Privilege is a part of identity that shapes the level of opportunities that has a person has access to. A person who is white and middle class and male, for example, will have a level of privilege in the U.S. that many other people don't have. If on the other hand you are a black woman your level of privilege will be different. In my opinion, privilege is one of the most overlooked aspects of identity, usually because people become uncomfortable when they realize that their level of privilege can either put them into a more advantageous or disadvantageous situation. Privilege demonstrates the inequity of identity, when identity is abused as a way of putting certain types of people into positions of advantage and opportunity that other people don't have access to.

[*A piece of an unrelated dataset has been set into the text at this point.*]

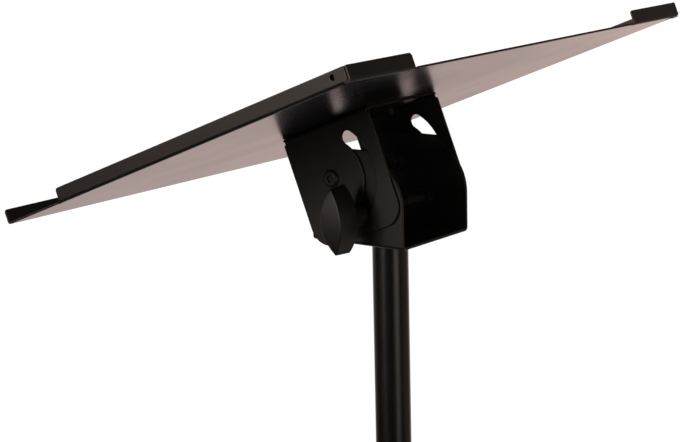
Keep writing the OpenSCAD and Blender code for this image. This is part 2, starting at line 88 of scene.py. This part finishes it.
def coords(nt, scale=(1, 1, 1), turn=(0, 0, 0)):
    tc = nt.nodes.new("ShaderNodeTexCoord")
    mp = nt.nodes.new("ShaderNodeMapping")
    mp.inputs["Scale"].default_value = scale
    mp.inputs["Rotation"].default_value = turn
    nt.links.new(tc.outputs["Object"], mp.inputs["Vector"])
    return mp.outputs["Vector"]


def noise(nt, vec, scale, detail=3.0, rough=0.55):
    n = nt.nodes.new("ShaderNodeTexNoise")
    n.inputs["Scale"].default_value = scale
    n.inputs["Detail"].default_value = detail
    n.inputs["Roughness"].default_value = rough
    nt.links.new(vec, n.inputs["Vector"])
    return n.outputs["Fac"]


def ramp(nt, fac, stops):
    r = nt.nodes.new("ShaderNodeValToRGB")
    el = r.color_ramp.elements
    while len(el) > 1:
        el.remove(el[-1])
    el[0].position, el[0].color = stops[0][0], (*stops[0][1], 1)
    for p, c in stops[1:]:
        e = el.new(p)
        e.color = (*c, 1)
    nt.links.new(fac, r.inputs["Fac"])
    return r.outputs["Color"]


def span(nt, fac, lo, hi, f0=0.0, f1=1.0):
    m = nt.nodes.new("ShaderNodeMapRange")
    m.inputs["From Min"].default_value = f0
    m.inputs["From Max"].default_value = f1
    m.inputs["To Min"].default_value = lo
    m.inputs["To Max"].default_value = hi
    nt.links.new(fac, m.inputs["Value"])
    return m.outputs["Result"]


def math_node(nt, op, a, b):
    m = nt.nodes.new("ShaderNodeMath")
    m.operation = op
    for i, v in enumerate((a, b)):
        if isinstance(v, (int, float)):
            m.inputs[i].default_value = v
        else:
            nt.links.new(v, m.inputs[i])
    return m.outputs[0]


def bump(nt, height, strength, distance, normal=None):
    b = nt.nodes.new("ShaderNodeBump")
    b.inputs["Strength"].default_value = strength
    b.inputs["Distance"].default_value = distance
    nt.links.new(height, b.inputs["Height"])
    if normal is not None:
        nt.links.new(normal, b.inputs["Normal"])
    return b.outputs["Normal"]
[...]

Race is another part of identity. If you are an Asian that will provide a different identity than if you are a white or black person. I'd argue that race is separate from ethnicity. Just because someone is Asian, for example, doesn't mean that s/he is also Chinese or speaks the Chinese languages etc. However what it does mean is that there is a shared racial identity in a very general sense of the world that can shape how people treat someone.
Your gender is both a biological piece of identity, and a self conceptualization. It is a biological aspect of identity in terms of what genitals are between your legs, but it is also a self-conceptualization in terms of whether or not you identify yourself as male, female, or intersex. The self-conceptualization is an important distinction to make because even if you are biologically male, you may not think of yourself as male and may feel a need to change your biology to become the gender identity you feel yourself to be.
Sexuality is distinctly different from gender because it refers to your sexual desires and how they in turn inform your identity, both in seeking sexual partners, but also in how you relate to people in general, and how those people treat you as a result.
Your body is the physical representation of identity and how you treat yourself. Some people treat their bodies like a tool, while others treat it as a living universe. How you feel about your body and take care of it speaks to your identity on not just a physical level, but also an emotional, mental, and spiritual level.
I likely haven't covered every aspect of identity I could cover and what I've provided above are short definitions that provide a rough understanding of these elements of identity (We know that because of all the books that are available on each of these topics, plus all the conversations, etc.). I believe that some of these elements of identity can be changed, while others are fairly fixed. However, even the ones that can be changed usually involve change on a societal level, as well as a personal level. Working with identity as an element of magical can be useful both as a means of doing internal work, but also as a form of social inquiry and activism that prompts us to consider if we are really happy with the status quo of identity, or if we need to continue to push for change, so that identity becomes a form of liberation and empowerment instead of oppression (I'd argue it can be simultaneously both for people).
To work with identity as a magical principle involves exploring hard questions about respective places in the world and the level of opportunity that is available to a given person. But I think that integrating these aspects of identity into magical work can produce an opportunity for a spiritual and mundane journey that allows us to not only question the status quo, but also work toward a better world.